“It is often up to the employee to prove that s/he was wrongfully terminated, because the law tries to protect the rights of businesses as well termination (Anonymous Employee, 2007);” hence, an employee should be able to document actions against him by an employer in order to be able to fight for his rights in a wrongful termination suit. Equal pay for equal work has always been the rallying cry of the laborers. In addition, several monetary and non-monetary benefits are expected by employees from their employees; this is especially true for employees holding regular employment status and has been working for the company a long time.

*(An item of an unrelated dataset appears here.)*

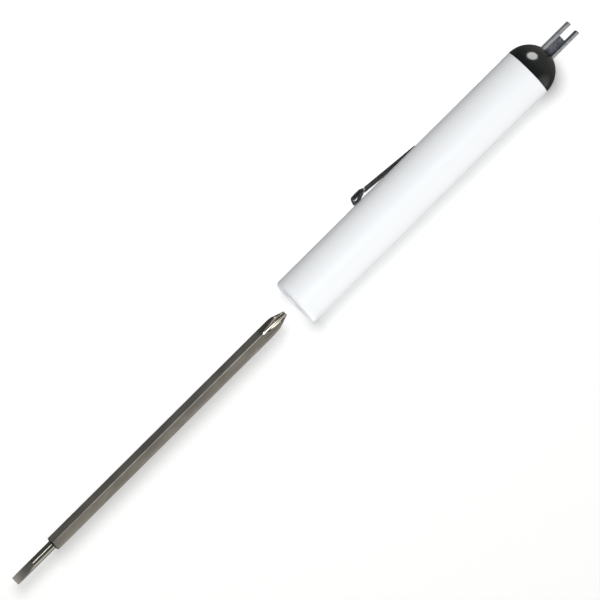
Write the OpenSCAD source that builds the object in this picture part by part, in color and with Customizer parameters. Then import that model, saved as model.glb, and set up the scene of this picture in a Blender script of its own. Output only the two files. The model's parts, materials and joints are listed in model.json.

But in some cases, employers deny certain benefit overtime pay and insurance; worst, some employees work for free. Several legislations are in place to protect workers from the above unfair labor practices. One of these laws is the Fair Labor Standards Act of 1938 or FLSA which “regulates the minimum wage, employee overtime status, child labor, overtime payment, and record keeping requirements along with other administrative issues (Department of Human Resource Management, 2007). Similarly, the “Equal Pay Act (EPA), an amendment to the Fair Labor Standards Act, prohibits compensation discrimination based on an employees sex.
This means that an employer cannot use wages to discriminate between employees on the basis of sex. Employers many not pay wages to employees at a lesser rate than it pays to employees of the opposite sex for equal work that requires equal skill, effort, responsibility, performance and under similar conditions. (Department of Human Resource Management, 2007)” Aside from the wage legislations, laws also exist that define other monetary and non-monetary worker’s benefits. In essence, employees must be at all times protected by the employees while under their employ.
This protection is not limited to salaries and wages but also include health and accident insurance, leaves and time off as well as overtime pay for overtime work. In no instance must employees be made to work and not get paid because this is tantamount to slave labor practices. By the same token, employees must report illegal acts by employers in order for justice and proper compensation be rendered for whatever work is performed. “Any employee covered by the FLSA may initiate a complaint on employers to be investigated.
Penalties for violations can include up to two years of back pay and up to three years for willful violations. Under certain circumstances, doubling of unpaid wages can be required. (Department of Human Resource Management, 2007)” The Information Age has changed the “rules of engagement” in terms of employee privacy in the workplace. It used to be that telephone calls, lockers and drawers are checked by employers but with the entry of computers and networks as well as the advent of high-tech cameras and other surveillance equipments, the term “Big Brother” brought on new meaning.
In a paragraph from Duke L. & Tech states (2001): Employee use of electronic mail (e-mail) during business hours is a common characteristic of the 21st century American workplace. Employers provide e-mail services to their employees as an efficient means of facilitating both intra-company communication and communication with the outside client base. E-mail serves to increase the efficiency of todays workplace because it is inexpensive to provide, simple to install and easy to use. E-mail usage also dramatically decreases the use of office-related, paper-based correspondence.
However, despite these efficiencies, this technological advancement is also creating collateral problems concerning issues of employee privacy that todays legal environment appears unprepared to solve. In fact, many employees operate under the false assumption that personal e-mail messages sent from work are protected from their employers scrutiny. The common idea indeed is that there shouldn’t be an “expectation of privacy” from the employees the moment they step into the domain of the employers.